My first year in middle school, I had a really great science teacher. He was a big man of Italian descent who had a rather long mustache that he would chew on when thinking. Early in the year, stuff changed for me in science class, I think that he realized that I wasn't being challenged, and suddenly, things got fun. I remember him giving the class assignments, and then tweaking mine. I remember him getting me to do all of the demos. I also remember him pulling me out of home ec class to set up the experiments for the higher level classes. I got the impression that his wife was a scientist too, I think a geologist, because through her he got these really cool slides of Mt. St. Helen's erupting and some moon rocks. He really encouraged me. In fact, it was him that convinced me to quit the all-city choir and go to 'Saturday Science Academy'.
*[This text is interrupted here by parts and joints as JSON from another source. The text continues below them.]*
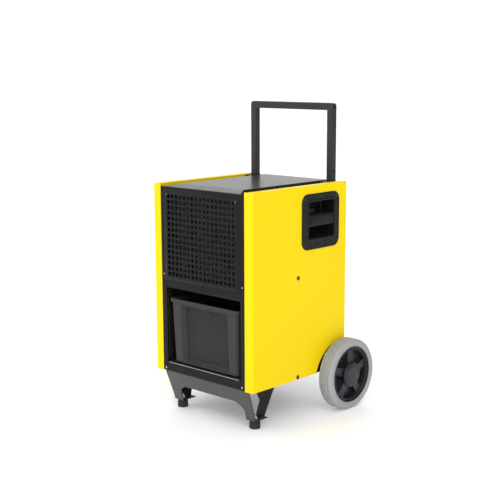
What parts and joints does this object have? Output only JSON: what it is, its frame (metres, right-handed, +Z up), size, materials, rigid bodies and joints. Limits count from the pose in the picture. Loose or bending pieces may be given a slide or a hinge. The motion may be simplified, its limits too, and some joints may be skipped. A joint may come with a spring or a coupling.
{
  "type": "commercial dehumidifier",
  "caption": "Wheeled condensation dehumidifier: upright cabinet, perforated intake above a pull-out water tank, folding push handle, rear wheels and front legs.",
  "frame": {"origin": "centre of the machine's box on the floor plane it stands on", "axes": "+Z up; -Y is the front with the intake and the tank; +X is the machine's side on the right seen from the front"},
  "size_m": [0.4984, 0.4976, 0.911],
  "materials": {
    "yellow_paint": "smooth satin powder coat",
    "black_paint": "fine-textured satin powder coat",
    "black_plastic": "moulded, faint grain",
    "tank_plastic": "moulded, satin",
    "tyre_rubber": "non-marking grey rubber",
    "black_rubber": "moulded rubber",
    "bright_steel": "zinc plated or brushed",
    "black_steel": "black oxide or enamel",
    "aluminium": "mill finish fins",
    "copper": "drawn copper tube",
    "filter_media": "coarse filter mesh in a frame",
    "white_plastic": "moulded",
    "green_lens": "translucent lens"
  },
  "bodies": {
    "cabinet": {"side_panel_right": "yellow_paint", "side_panel_left": "yellow_paint", "grip_recess_right": "black_plastic", "grip_recess_left": "black_plastic", "foot_right": "black_rubber", "foot_left": "black_rubber", "handle_bracket_right": "black_steel", "handle_bracket_left": "black_steel", "handle_pin_right": "bright_steel", "handle_pin_left": "bright_steel", "panel_screw_middle_right": "black_steel", "panel_screw_low_right": "black_steel", "panel_screw_middle_left": "black_steel", "panel_screw_low_left": "black_steel", "roof_cover": "black_paint", "front_bezel": "black_paint", "intake_grille": "black_paint", "air_filter": "filter_media", "rear_cover": "black_paint", "outlet_grille": "black_paint", "base_pan": "black_paint", "leg_frame": "black_paint", "axle_carrier": "black_paint", "axle": "bright_steel", "mid_shelf": "black_paint", "tank_bay_liner": "black_paint", "bay_floor": "black_paint", "bay_sill": "bright_steel", "evaporator": "aluminium", "condenser": "aluminium", "drip_tray": "white_plastic", "drain_spout": "black_rubber", "compressor": "black_steel", "filter_drier": "copper", "suction_pipe": "copper", "discharge_pipe": "copper", "compressor_grommet_1": "black_rubber", "compressor_grommet_2": "black_rubber", "compressor_grommet_3": "black_rubber", "fan_shroud": "black_paint", "fan_motor": "black_steel", "motor_bracket": "bright_steel", "electrical_box": "white_plastic", "run_capacitor": "aluminium", "control_plate": "black_paint", "hour_meter": "white_plastic", "indicator_lens": "green_lens", "power_inlet": "black_plastic"},
    "wheel_right": {"tyre_right": "tyre_rubber", "rim_right": "black_plastic", "hub_cap_right": "black_plastic"},
    "wheel_left": {"tyre_left": "tyre_rubber", "rim_left": "black_plastic", "hub_cap_left": "black_plastic"},
    "tank": {"tank": "tank_plastic"},
    "tank_float": {"tank_float": "white_plastic"},
    "handle": {"handle": "black_paint"},
    "fan_rotor": {"fan_rotor": "black_plastic"},
    "humidistat_knob": {"humidistat_knob": "black_plastic"},
    "power_switch": {"power_switch": "black_plastic"}
  },
  "joints": [
    {"name": "wheel_right_spin", "type": "hinge", "parent": "cabinet", "child": "wheel_right", "pos_m": [0.224, 0.14125, 0.1075], "axis": [1, 0, 0], "continuous": true},
    {"name": "wheel_left_spin", "type": "hinge", "parent": "cabinet", "child": "wheel_left", "pos_m": [-0.224, 0.14125, 0.1075], "axis": [1, 0, 0], "continuous": true},
    {"name": "tank_slide", "type": "slide", "parent": "cabinet", "child": "tank", "axis": [0, -1, 0], "range_m": [0, 0.3]},
    {"name": "float_rise", "type": "slide", "parent": "tank", "child": "tank_float", "axis": [0, 0, 1], "range_m": [0, 0.15]},
    {"name": "handle_fold", "type": "hinge", "parent": "cabinet", "child": "handle", "pos_m": [0, 0.12525, 0.6735], "axis": [1, 0, 0], "range_deg": [0, 90]},
    {"name": "fan_spin", "type": "hinge", "parent": "cabinet", "child": "fan_rotor", "pos_m": [0, 0.11225, 0.53], "axis": [0, 1, 0], "continuous": true},
    {"name": "humidistat_turn", "type": "hinge", "parent": "cabinet", "child": "humidistat_knob", "pos_m": [-0.042, 0.16115, 0.332], "axis": [0, 1, 0], "range_deg": [0, 270]},
    {"name": "power_switch_rock", "type": "hinge", "parent": "cabinet", "child": "power_switch", "pos_m": [0.009, 0.16415, 0.332], "axis": [1, 0, 0], "range_deg": [0, 16]}
  ]
}
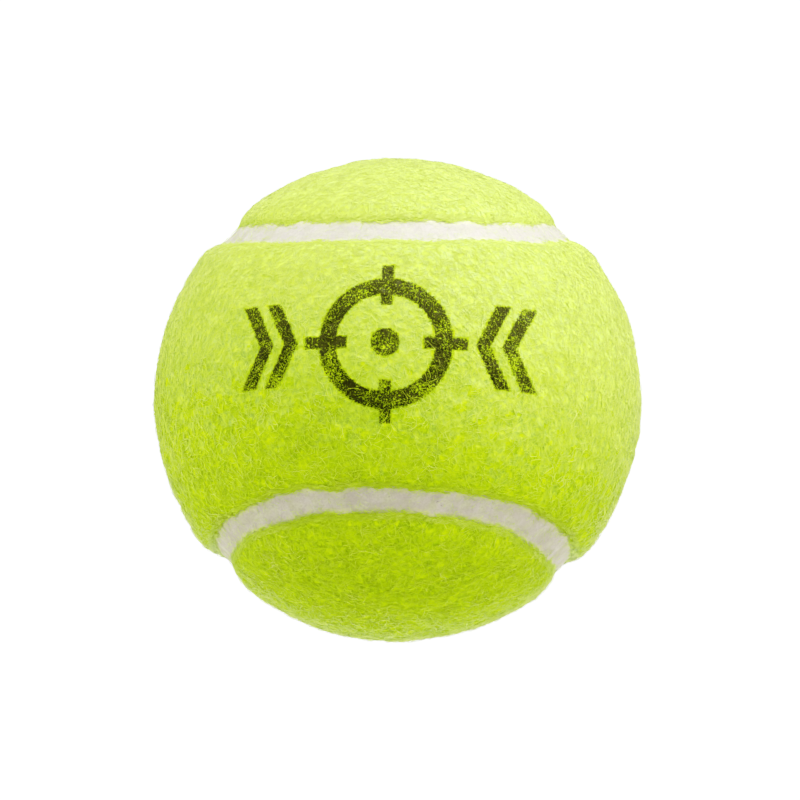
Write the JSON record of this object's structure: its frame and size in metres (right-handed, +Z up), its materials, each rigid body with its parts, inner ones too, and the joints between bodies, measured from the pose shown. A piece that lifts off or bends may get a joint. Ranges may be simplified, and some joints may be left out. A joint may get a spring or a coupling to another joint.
{
  "type": "reflex training ball",
  "caption": "Felt-covered hollow rubber ball for reflex boxing training, with a sunk seam between curved felt panels and a lined hole at the back for an elastic cord.",
  "frame": {"origin": "centre of the ball", "axes": "+Z up, -Y towards the front, where the printed mark is, +Y out of the cord hole at the back"},
  "size_m": [0.067, 0.0669, 0.067],
  "materials": {
    "felt": "raised wool and nylon nap, optic yellow",
    "seam_cement": "matt, slightly uneven",
    "core_rubber": "matt moulded rubber",
    "core_cement": "cured rubber solution",
    "bush": "satin moulded rubber"
  },
  "bodies": {
    "root": {"core_half_front": "core_rubber", "core_half_back": "core_rubber", "core_bond_ring": "core_cement", "cement_layer": "core_cement", "felt_panel_front": "felt", "felt_panel_back": "felt", "seam_bead": "seam_cement", "cord_bush": "bush"}
  },
  "joints": []
}
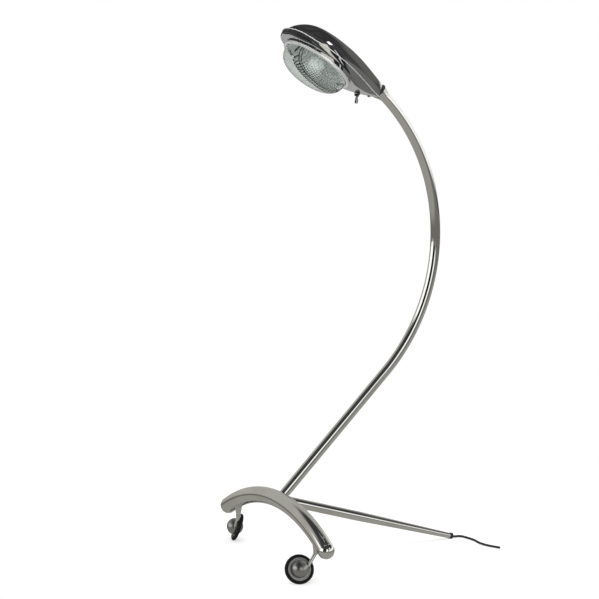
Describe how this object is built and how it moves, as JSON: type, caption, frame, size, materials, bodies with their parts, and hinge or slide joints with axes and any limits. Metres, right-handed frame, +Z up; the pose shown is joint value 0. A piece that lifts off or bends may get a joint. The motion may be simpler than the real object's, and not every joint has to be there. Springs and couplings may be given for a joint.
{
  "type": "examination lamp",
  "caption": "Chromed wheeled examination lamp: teardrop head with a round ribbed glass on a long curved arm, carried by a castered arch base and a tapered rear leg.",
  "frame": {"origin": "centre of the flat contact face under the rear leg's foot, on the floor", "axes": "+Z up; the rear leg runs from the origin towards -X to the arch, and the lamp shines towards -X and down; y = 0 halves arch, leg, arm and head"},
  "size_m": [0.6654, 0.585, 1.3792],
  "materials": {
    "chrome_tube": "polished plating on bent tube",
    "chrome_turned": "polished plating on small turned pieces",
    "chrome_shell": "polished plating on pressed shells",
    "chrome_trim": "polished plating on thin trim",
    "plain_steel": "bare turned steel, out of sight",
    "caster_metal": "dark grey satin plating",
    "wheel_rubber": "smooth black rubber",
    "black_rubber": "matte black rubber",
    "cord_rubber": "satin black sheath",
    "nylon": "natural nylon",
    "black_plastic": "moulded switch body",
    "white_ceramic": "glazed ceramic",
    "lens_glass": "pressed clear glass with a faint green tint",
    "bulb_glass": "frosted glass",
    "reflector_mirror": "bright aluminised bowl",
    "brass": "plain brass",
    "lead_insulation": "flexible insulation"
  },
  "bodies": {
    "base": {"base_arch": "chrome_tube", "end_ball_left": "chrome_tube", "end_ball_right": "chrome_tube", "rear_leg": "chrome_tube", "leg_spigot": "plain_steel", "leg_foot": "black_rubber", "arm_tube": "chrome_tube", "arm_spigot": "plain_steel", "arm_grub_screw": "plain_steel", "power_cord": "cord_rubber", "cord_tail": "cord_rubber", "caster_socket_left": "chrome_turned", "caster_socket_right": "chrome_turned", "neck_collar": "chrome_turned", "neck_seal": "black_rubber"},
    "head": {"top_cover": "chrome_shell", "lower_housing": "chrome_shell", "seam_trim": "chrome_trim", "lens_gasket": "black_rubber", "lens_glass": "lens_glass", "lens_trim_ring": "chrome_trim", "reflector": "reflector_mirror", "lamp_holder": "white_ceramic", "holder_ring": "white_ceramic", "bulb": "bulb_glass", "bulb_cap": "brass", "toggle_body": "black_plastic", "toggle_nut": "chrome_turned", "neck_screw": "chrome_turned", "neck_flange": "plain_steel", "terminal_block": "nylon", "terminal_screws": "brass", "lamp_leads": "lead_insulation", "switch_leads": "lead_insulation"},
    "toggle": {"toggle_lever": "chrome_turned"},
    "caster_left": {"caster_hood_left": "caster_metal", "caster_stem_left": "plain_steel", "caster_clip_left": "plain_steel", "caster_washer_left": "nylon", "caster_axle_left": "plain_steel"},
    "wheel_left": {"caster_hub_left": "caster_metal", "caster_tyre_left": "wheel_rubber"},
    "caster_right": {"caster_hood_right": "caster_metal", "caster_stem_right": "plain_steel", "caster_clip_right": "plain_steel", "caster_washer_right": "nylon", "caster_axle_right": "plain_steel"},
    "wheel_right": {"caster_hub_right": "caster_metal", "caster_tyre_right": "wheel_rubber"}
  },
  "joints": [
    {"name": "head_swivel", "type": "hinge", "parent": "base", "child": "head", "pos_m": [-0.23113, 0, 1.20778], "axis": [-0.7615, 0, 0.6481], "range_deg": [-60, 60]},
    {"name": "switch_toggle", "type": "hinge", "parent": "head", "child": "toggle", "pos_m": [-0.29404, 0, 1.20323], "axis": [0, 1, 0], "range_deg": [0, 24]},
    {"name": "caster_left_swivel", "type": "hinge", "parent": "base", "child": "caster_left", "pos_m": [-0.53071, -0.21594, 0.085], "axis": [0, 0, 1], "continuous": true},
    {"name": "wheel_left_spin", "type": "hinge", "parent": "caster_left", "child": "wheel_left", "pos_m": [-0.57245, -0.20945, 0.03782], "axis": [-0.2416, -0.9018, 0.3584], "continuous": true},
    {"name": "caster_right_swivel", "type": "hinge", "parent": "base", "child": "caster_right", "pos_m": [-0.53071, 0.21594, 0.085], "axis": [0, 0, 1], "continuous": true},
    {"name": "wheel_right_spin", "type": "hinge", "parent": "caster_right", "child": "wheel_right", "pos_m": [-0.52061, 0.25696, 0.03782], "axis": [-0.8773, 0.3193, 0.3584], "continuous": true}
  ]
}
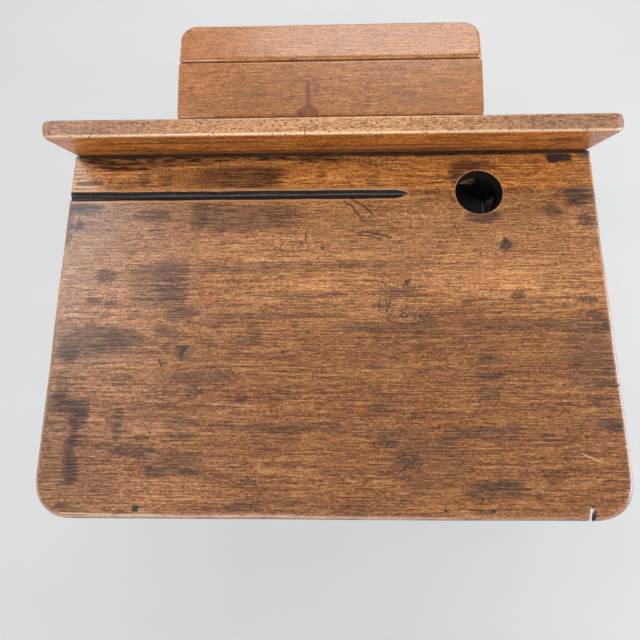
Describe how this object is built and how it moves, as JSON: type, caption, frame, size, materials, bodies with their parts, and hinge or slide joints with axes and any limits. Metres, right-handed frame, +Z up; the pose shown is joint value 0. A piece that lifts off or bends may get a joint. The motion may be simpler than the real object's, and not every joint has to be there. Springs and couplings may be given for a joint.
{
  "type": "school desk",
  "caption": "Cast-iron and wood school desk: sloped top with pencil groove and ink hole, book shelf, leaning back and folding seat in front.",
  "frame": {"origin": "on the floor, under the middle of the whole part's box", "axes": "+X to the pupil's right, +Y from the pupil towards the seat in front, +Z up"},
  "size_m": [0.61, 0.9122, 0.8184],
  "materials": {
    "wood": "waxed and worn hardwood, orange brown with dark stains, satin",
    "iron": "black japanned cast iron, dull",
    "steel": "dark aged steel screws and bolts"
  },
  "bodies": {
    "desk": {"desktop": "wood", "back_top_board": "wood", "back_middle_slat": "wood", "back_lower_slat": "wood", "book_shelf": "wood", "standard_left": "iron", "standard_right": "iron", "desktop_screw_1": "steel", "desktop_screw_2": "steel", "desktop_screw_3": "steel", "desktop_screw_4": "steel", "desktop_screw_5": "steel", "desktop_screw_6": "steel", "top_board_screw_1": "steel", "top_board_screw_2": "steel", "top_board_screw_3": "steel", "top_board_screw_4": "steel", "middle_slat_screw_1": "steel", "middle_slat_screw_2": "steel", "middle_slat_screw_3": "steel", "middle_slat_screw_4": "steel", "lower_slat_screw_1": "steel", "lower_slat_screw_2": "steel", "lower_slat_screw_3": "steel", "lower_slat_screw_4": "steel", "shelf_screw_1": "steel", "shelf_screw_2": "steel", "shelf_screw_3": "steel", "shelf_screw_4": "steel", "pivot_bolt_left": "steel", "pivot_bolt_right": "steel", "pivot_nut_left": "steel", "pivot_nut_right": "steel"},
    "seat": {"seat_board_rear": "wood", "seat_board_middle": "wood", "seat_board_front": "wood", "seat_arm_left": "iron", "seat_arm_right": "iron", "seat_screw_1": "steel", "seat_screw_2": "steel", "seat_screw_3": "steel", "seat_screw_4": "steel", "seat_screw_5": "steel", "seat_screw_6": "steel", "seat_screw_7": "steel", "seat_screw_8": "steel", "seat_screw_9": "steel", "seat_screw_10": "steel", "seat_screw_11": "steel", "seat_screw_12": "steel"}
  },
  "joints": [
    {"name": "seat_fold", "type": "hinge", "parent": "desk", "child": "seat", "pos_m": [0, 0.15828, 0.392], "axis": [1, 0, 0], "range_deg": [0, 100]}
  ]
}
Then, when I moved to 8th grade, they had sectioned all the gifted kids off together in preparation for high school. (How it worked in my district, was that after testing, if you passed the 'gifted test', you got to go to a different school for one day a week. This other school was mostly cool. It was here that I learned classics and video editing and photography development, and higher maths.) The 8th grade science teacher was awful. She thought that she was great, but there was just something about her that didn't mesh with me.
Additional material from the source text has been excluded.